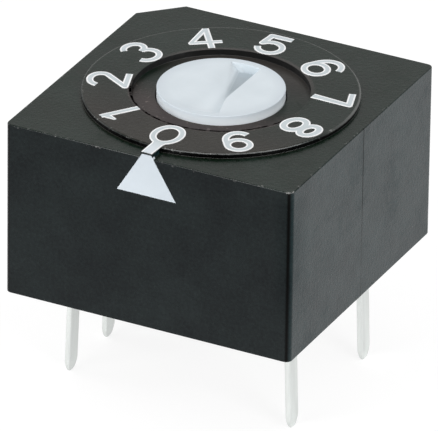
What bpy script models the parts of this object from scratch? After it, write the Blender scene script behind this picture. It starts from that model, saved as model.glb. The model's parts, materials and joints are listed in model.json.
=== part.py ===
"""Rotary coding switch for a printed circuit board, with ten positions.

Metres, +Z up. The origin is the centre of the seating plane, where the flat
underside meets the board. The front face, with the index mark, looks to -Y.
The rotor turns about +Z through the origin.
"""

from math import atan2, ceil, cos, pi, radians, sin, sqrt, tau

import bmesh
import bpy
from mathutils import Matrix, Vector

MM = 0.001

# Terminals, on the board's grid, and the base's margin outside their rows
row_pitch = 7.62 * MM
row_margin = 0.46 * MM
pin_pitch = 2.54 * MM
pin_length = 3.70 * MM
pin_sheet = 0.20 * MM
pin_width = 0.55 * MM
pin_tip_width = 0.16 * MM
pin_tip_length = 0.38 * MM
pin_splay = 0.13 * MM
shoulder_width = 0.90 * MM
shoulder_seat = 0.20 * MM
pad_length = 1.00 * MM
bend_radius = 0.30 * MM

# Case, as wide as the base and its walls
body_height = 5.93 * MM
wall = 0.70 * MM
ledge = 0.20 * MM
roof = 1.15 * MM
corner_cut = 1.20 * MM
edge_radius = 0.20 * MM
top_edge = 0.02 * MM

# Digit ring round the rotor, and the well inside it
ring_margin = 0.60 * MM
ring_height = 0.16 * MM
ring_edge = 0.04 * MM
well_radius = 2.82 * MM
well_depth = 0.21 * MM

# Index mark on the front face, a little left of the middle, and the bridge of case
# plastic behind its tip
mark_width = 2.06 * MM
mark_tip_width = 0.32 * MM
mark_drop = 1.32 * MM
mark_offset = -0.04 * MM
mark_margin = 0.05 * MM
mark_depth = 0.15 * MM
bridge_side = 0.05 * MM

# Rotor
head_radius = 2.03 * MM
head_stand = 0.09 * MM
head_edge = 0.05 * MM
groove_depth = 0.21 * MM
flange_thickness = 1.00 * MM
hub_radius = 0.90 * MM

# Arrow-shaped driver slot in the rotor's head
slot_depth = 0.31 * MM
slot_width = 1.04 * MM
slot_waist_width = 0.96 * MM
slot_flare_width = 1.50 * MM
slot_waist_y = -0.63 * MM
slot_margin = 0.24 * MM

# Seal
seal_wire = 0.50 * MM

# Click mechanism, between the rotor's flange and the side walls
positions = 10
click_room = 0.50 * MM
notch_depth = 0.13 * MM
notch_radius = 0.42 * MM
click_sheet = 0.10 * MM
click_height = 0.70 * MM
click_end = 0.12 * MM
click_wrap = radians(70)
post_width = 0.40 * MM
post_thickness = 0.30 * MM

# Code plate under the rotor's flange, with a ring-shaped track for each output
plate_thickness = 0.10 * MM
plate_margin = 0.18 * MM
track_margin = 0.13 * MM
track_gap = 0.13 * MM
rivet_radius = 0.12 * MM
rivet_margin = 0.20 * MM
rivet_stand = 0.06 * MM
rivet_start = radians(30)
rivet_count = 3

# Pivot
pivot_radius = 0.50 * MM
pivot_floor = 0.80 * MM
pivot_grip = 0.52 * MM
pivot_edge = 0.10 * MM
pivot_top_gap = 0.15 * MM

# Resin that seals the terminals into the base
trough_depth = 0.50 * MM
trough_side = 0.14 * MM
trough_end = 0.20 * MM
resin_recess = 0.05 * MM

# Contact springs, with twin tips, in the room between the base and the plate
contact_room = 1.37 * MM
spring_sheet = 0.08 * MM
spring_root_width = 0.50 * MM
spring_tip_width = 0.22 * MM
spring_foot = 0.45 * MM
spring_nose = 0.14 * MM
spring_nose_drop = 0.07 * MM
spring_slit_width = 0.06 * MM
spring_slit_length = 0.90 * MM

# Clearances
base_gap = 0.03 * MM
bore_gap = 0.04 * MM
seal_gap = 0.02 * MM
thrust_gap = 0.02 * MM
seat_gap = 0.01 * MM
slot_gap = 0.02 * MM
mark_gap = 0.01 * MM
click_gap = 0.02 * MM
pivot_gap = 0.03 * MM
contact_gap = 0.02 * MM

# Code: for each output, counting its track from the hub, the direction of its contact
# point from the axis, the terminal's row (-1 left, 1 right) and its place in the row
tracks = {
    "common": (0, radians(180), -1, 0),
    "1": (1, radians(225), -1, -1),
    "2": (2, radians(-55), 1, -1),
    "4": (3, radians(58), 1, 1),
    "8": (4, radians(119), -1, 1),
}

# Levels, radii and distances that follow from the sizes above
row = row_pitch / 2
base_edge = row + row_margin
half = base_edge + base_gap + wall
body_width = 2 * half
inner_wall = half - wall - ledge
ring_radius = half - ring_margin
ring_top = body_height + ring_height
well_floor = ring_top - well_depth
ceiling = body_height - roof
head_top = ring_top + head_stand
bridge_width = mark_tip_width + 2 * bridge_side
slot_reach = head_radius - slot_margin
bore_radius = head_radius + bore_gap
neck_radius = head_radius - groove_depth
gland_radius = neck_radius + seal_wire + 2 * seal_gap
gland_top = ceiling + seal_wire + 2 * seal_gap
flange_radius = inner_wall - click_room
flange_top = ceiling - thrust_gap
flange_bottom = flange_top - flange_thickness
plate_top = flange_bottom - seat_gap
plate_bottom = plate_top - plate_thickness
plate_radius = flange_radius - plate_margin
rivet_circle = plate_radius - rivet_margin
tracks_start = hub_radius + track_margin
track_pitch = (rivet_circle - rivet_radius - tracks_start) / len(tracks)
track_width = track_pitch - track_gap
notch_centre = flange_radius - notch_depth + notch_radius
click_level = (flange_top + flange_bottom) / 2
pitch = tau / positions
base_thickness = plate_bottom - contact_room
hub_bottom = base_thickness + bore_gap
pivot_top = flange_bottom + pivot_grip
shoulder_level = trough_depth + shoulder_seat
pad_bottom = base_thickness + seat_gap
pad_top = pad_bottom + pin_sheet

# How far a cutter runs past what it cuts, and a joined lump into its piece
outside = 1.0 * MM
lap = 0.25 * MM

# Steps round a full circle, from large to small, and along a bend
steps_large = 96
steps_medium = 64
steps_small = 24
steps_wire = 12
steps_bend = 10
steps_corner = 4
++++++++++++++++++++
GIVEN REQUEST
Copy the material above, line for line.

THE RESULT
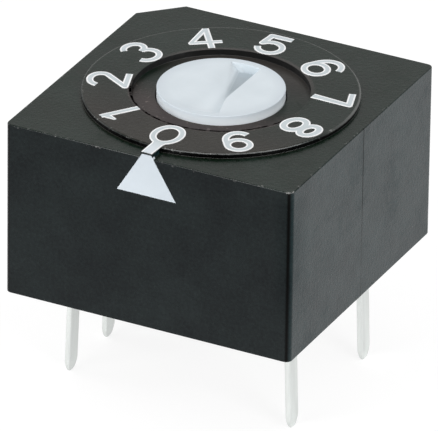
What bpy script models the parts of this object from scratch? After it, write the Blender scene script behind this picture. It starts from that model, saved as model.glb. The model's parts, materials and joints are listed in model.json.
=== part.py ===
"""Rotary coding switch for a printed circuit board, with ten positions.

Metres, +Z up. The origin is the centre of the seating plane, where the flat
underside meets the board. The front face, with the index mark, looks to -Y.
The rotor turns about +Z through the origin.
"""

from math import atan2, ceil, cos, pi, radians, sin, sqrt, tau

import bmesh
import bpy
from mathutils import Matrix, Vector

MM = 0.001

# Terminals, on the board's grid, and the base's margin outside their rows
row_pitch = 7.62 * MM
row_margin = 0.46 * MM
pin_pitch = 2.54 * MM
pin_length = 3.70 * MM
pin_sheet = 0.20 * MM
pin_width = 0.55 * MM
pin_tip_width = 0.16 * MM
pin_tip_length = 0.38 * MM
pin_splay = 0.13 * MM
shoulder_width = 0.90 * MM
shoulder_seat = 0.20 * MM
pad_length = 1.00 * MM
bend_radius = 0.30 * MM

# Case, as wide as the base and its walls
body_height = 5.93 * MM
wall = 0.70 * MM
ledge = 0.20 * MM
roof = 1.15 * MM
corner_cut = 1.20 * MM
edge_radius = 0.20 * MM
top_edge = 0.02 * MM

# Digit ring round the rotor, and the well inside it
ring_margin = 0.60 * MM
ring_height = 0.16 * MM
ring_edge = 0.04 * MM
well_radius = 2.82 * MM
well_depth = 0.21 * MM

# Index mark on the front face, a little left of the middle, and the bridge of case
# plastic behind its tip
mark_width = 2.06 * MM
mark_tip_width = 0.32 * MM
mark_drop = 1.32 * MM
mark_offset = -0.04 * MM
mark_margin = 0.05 * MM
mark_depth = 0.15 * MM
bridge_side = 0.05 * MM

# Rotor
head_radius = 2.03 * MM
head_stand = 0.09 * MM
head_edge = 0.05 * MM
groove_depth = 0.21 * MM
flange_thickness = 1.00 * MM
hub_radius = 0.90 * MM

# Arrow-shaped driver slot in the rotor's head
slot_depth = 0.31 * MM
slot_width = 1.04 * MM
slot_waist_width = 0.96 * MM
slot_flare_width = 1.50 * MM
slot_waist_y = -0.63 * MM
slot_margin = 0.24 * MM

# Seal
seal_wire = 0.50 * MM

# Click mechanism, between the rotor's flange and the side walls
positions = 10
click_room = 0.50 * MM
notch_depth = 0.13 * MM
notch_radius = 0.42 * MM
click_sheet = 0.10 * MM
click_height = 0.70 * MM
click_end = 0.12 * MM
click_wrap = radians(70)
post_width = 0.40 * MM
post_thickness = 0.30 * MM

# Code plate under the rotor's flange, with a ring-shaped track for each output
plate_thickness = 0.10 * MM
plate_margin = 0.18 * MM
track_margin = 0.13 * MM
track_gap = 0.13 * MM
rivet_radius = 0.12 * MM
rivet_margin = 0.20 * MM
rivet_stand = 0.06 * MM
rivet_start = radians(30)
rivet_count = 3

# Pivot
pivot_radius = 0.50 * MM
pivot_floor = 0.80 * MM
pivot_grip = 0.52 * MM
pivot_edge = 0.10 * MM
pivot_top_gap = 0.15 * MM

# Resin that seals the terminals into the base
trough_depth = 0.50 * MM
trough_side = 0.14 * MM
trough_end = 0.20 * MM
resin_recess = 0.05 * MM

# Contact springs, with twin tips, in the room between the base and the plate
contact_room = 1.37 * MM
spring_sheet = 0.08 * MM
spring_root_width = 0.50 * MM
spring_tip_width = 0.22 * MM
spring_foot = 0.45 * MM
spring_nose = 0.14 * MM
spring_nose_drop = 0.07 * MM
spring_slit_width = 0.06 * MM
spring_slit_length = 0.90 * MM

# Clearances
base_gap = 0.03 * MM
bore_gap = 0.04 * MM
seal_gap = 0.02 * MM
thrust_gap = 0.02 * MM
seat_gap = 0.01 * MM
slot_gap = 0.02 * MM
mark_gap = 0.01 * MM
click_gap = 0.02 * MM
pivot_gap = 0.03 * MM
contact_gap = 0.02 * MM

# Code: for each output, counting its track from the hub, the direction of its contact
# point from the axis, the terminal's row (-1 left, 1 right) and its place in the row
tracks = {
    "common": (0, radians(180), -1, 0),
    "1": (1, radians(225), -1, -1),
    "2": (2, radians(-55), 1, -1),
    "4": (3, radians(58), 1, 1),
    "8": (4, radians(119), -1, 1),
}

# Levels, radii and distances that follow from the sizes above
row = row_pitch / 2
base_edge = row + row_margin
half = base_edge + base_gap + wall
body_width = 2 * half
inner_wall = half - wall - ledge
ring_radius = half - ring_margin
ring_top = body_height + ring_height
well_floor = ring_top - well_depth
ceiling = body_height - roof
head_top = ring_top + head_stand
bridge_width = mark_tip_width + 2 * bridge_side
slot_reach = head_radius - slot_margin
bore_radius = head_radius + bore_gap
neck_radius = head_radius - groove_depth
gland_radius = neck_radius + seal_wire + 2 * seal_gap
gland_top = ceiling + seal_wire + 2 * seal_gap
flange_radius = inner_wall - click_room
flange_top = ceiling - thrust_gap
flange_bottom = flange_top - flange_thickness
plate_top = flange_bottom - seat_gap
plate_bottom = plate_top - plate_thickness
plate_radius = flange_radius - plate_margin
rivet_circle = plate_radius - rivet_margin
tracks_start = hub_radius + track_margin
track_pitch = (rivet_circle - rivet_radius - tracks_start) / len(tracks)
track_width = track_pitch - track_gap
notch_centre = flange_radius - notch_depth + notch_radius
click_level = (flange_top + flange_bottom) / 2
pitch = tau / positions
base_thickness = plate_bottom - contact_room
hub_bottom = base_thickness + bore_gap
pivot_top = flange_bottom + pivot_grip
shoulder_level = trough_depth + shoulder_seat
pad_bottom = base_thickness + seat_gap
pad_top = pad_bottom + pin_sheet

# How far a cutter runs past what it cuts, and a joined lump into its piece
outside = 1.0 * MM
lap = 0.25 * MM

# Steps round a full circle, from large to small, and along a bend
steps_large = 96
steps_medium = 64
steps_small = 24
steps_wire = 12
steps_bend = 10
steps_corner = 4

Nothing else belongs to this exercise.